Всю ночь снился мне этот несчастный француз, который и теперь еще представляется моему воображению. – Это первое зрелище бедствий войны, хотя не погасило во мне страсти к военной службе, но убедило, что война не игрушка, как я мечтал, утешаясь биваками, шумом и беспечностью военной жизни. – Смерть дело одной минуты – и сегодня или завтра – все равно!
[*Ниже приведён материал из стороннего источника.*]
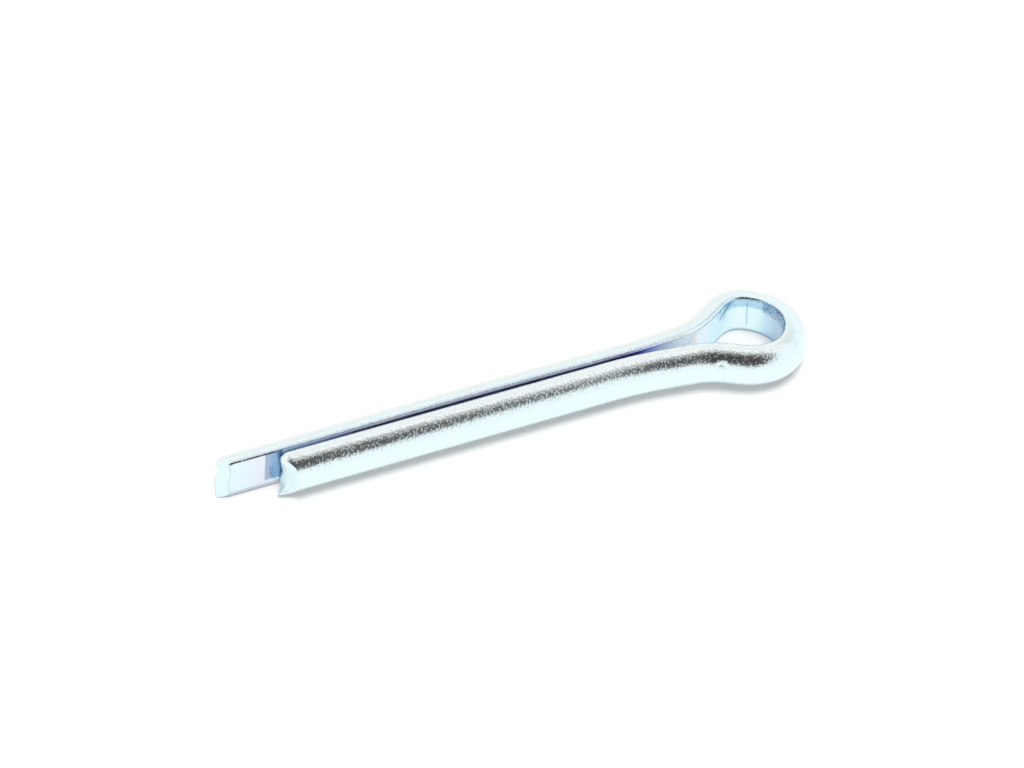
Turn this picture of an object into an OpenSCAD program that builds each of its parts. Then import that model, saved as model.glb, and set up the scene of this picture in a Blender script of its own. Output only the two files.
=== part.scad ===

Но увечье, долговременное страданье, – вот что ужасно! – Как не уважать воина, который охотно идет на смерть и на увечье для славы, чести и пользы общей! – Пораздумайте об этом, господа кичливые ланд-юнкеры и спесивые бароны, и не гордитесь перед русским воином, защищающим ваши картофельные поля! – Внутри России воин в уважении…

71

Собственные слова князя Багратиона.

72

Этот Тортус, отличный коновал и горький пьяница, был тогда лет шестидесяти, и играл в полку роль Диогена, говоря правду в лицо всем, даже его высочеству, своим ломаным русским языком, и называя всех ты. Тортус любил говорить афоризмами, а иногда и в рифму. Его высочество забавлялся шутками Тортуса. Когда ему показывали больную лошадь, которую он почитал неизлечимою – он, махнув рукой, говорил: «собакам мясо!» и уходил, без всяких дальнейших объяснений. Однажды его высочество, приехав к нам на биваки, спросил Тортуса: «хорошо ли ему при полку?» Голодный Тортус, махнув рукою, отвечал: «В твоем полку (произнося с ударением на букву о) – нет толку!» В другой раз его высочество похвалил Тортуса за отличную операцию над хромою лошадью. – «Поменьше хвали, а получше корми!» отвечал Тортус, и цесаревич велел его накормить досыта и напоить допьяна, в своей квартире. Когда его высочество постращал однажды Тортуса палками, он отвечал: «Будешь бить коновала палками, так станешь ездить на палочке». Его высочество никогда не сердился на оригинального старика. Черта замечательная!